We have worshipped other gods and called it multiculturalism.
We have endorsed perversion and called it an alternative lifestyle.
We have exploited the poor and called it the lottery.
We have neglected the needy and called it self-preservation.
We have rewarded laziness and called it welfare.
We have killed our unborn and called it choice.
We have shot abortionists and called it justifiable.
We have neglected to discipline our children and called it building esteem.
We have abused power and called it political savvy.
We have coveted our neighbors’ possessions and called it ambition.
We have polluted the air with profanity and pornography and called it freedom of expression.
We have ridiculed the time-honored values of our forefathers and called it enlightenment.

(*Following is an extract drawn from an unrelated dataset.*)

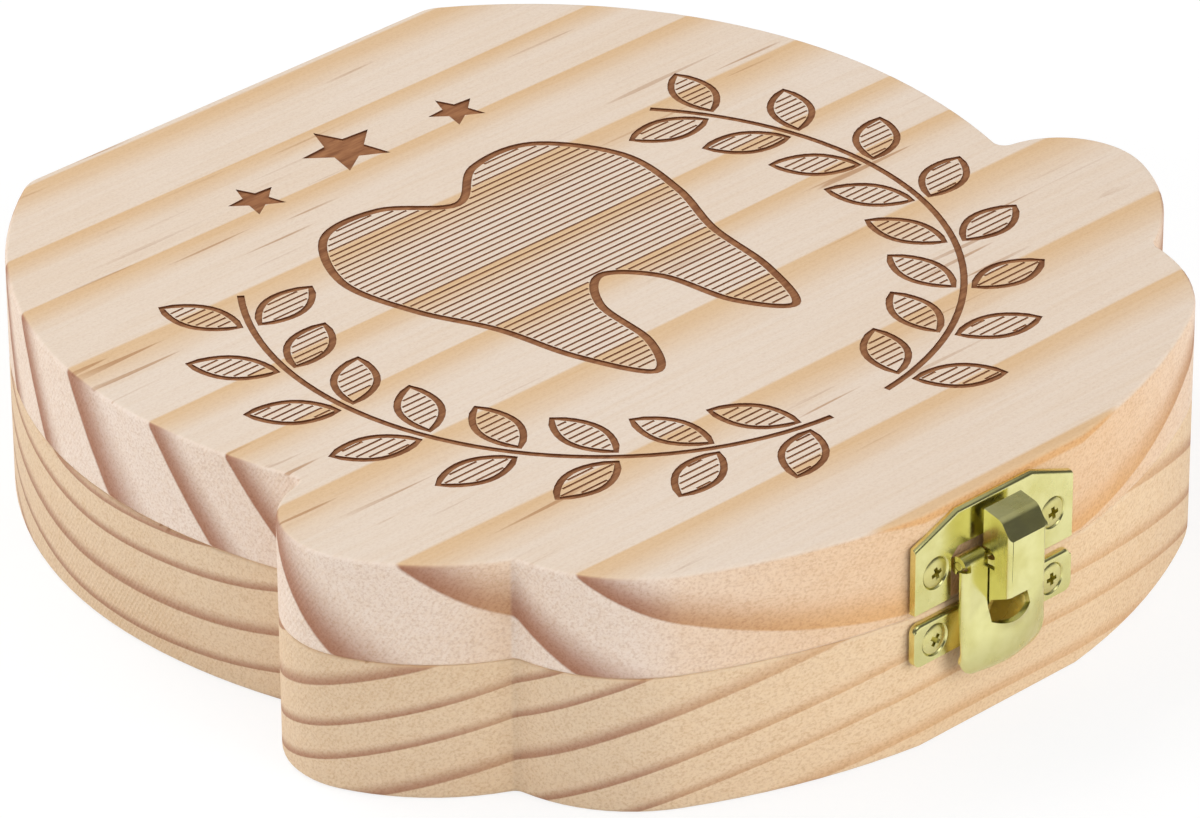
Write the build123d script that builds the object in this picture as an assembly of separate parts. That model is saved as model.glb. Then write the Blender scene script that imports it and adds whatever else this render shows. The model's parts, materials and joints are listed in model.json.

Then, in the awkward silence of the Kansas House of Representatives, the Rev. Wrights concluded by asking God for both His mercy and His guidance:
Search us O God and know our hearts today; try us and see if there be some wicked way in us; cleanse us from every sin and set us free. Guide and bless these men and women who have been sent here by the people of Kansas, and who have been ordained by you, to govern this great state. Grant them your wisdom to rule and may their decisions direct us to the center of your will. I ask it in the name of your son, the living savior, Jesus Christ — Amen.
According to one report, in the six weeks after Wright offered the prayer, his church logged more than 5,000 phone calls with less than 50 of them critical of the prayer. Since then the church has continued to receive requests for copies of the prayer from all over the nation and from as far away as India, Africa, and Korea. When the late radio commentator Paul Harvey aired the prayer on his “The Rest of the Story” program, he received a larger response to it than any other program he had ever aired.
In addition to the legislators who walked out during the prayer, the Kansas City Star reported at the time that a few other Democratic lawmakers made speeches criticizing the prayer, with the Democratic House Minority Leader complaining of the “extreme, radical views” reflected in the invocation.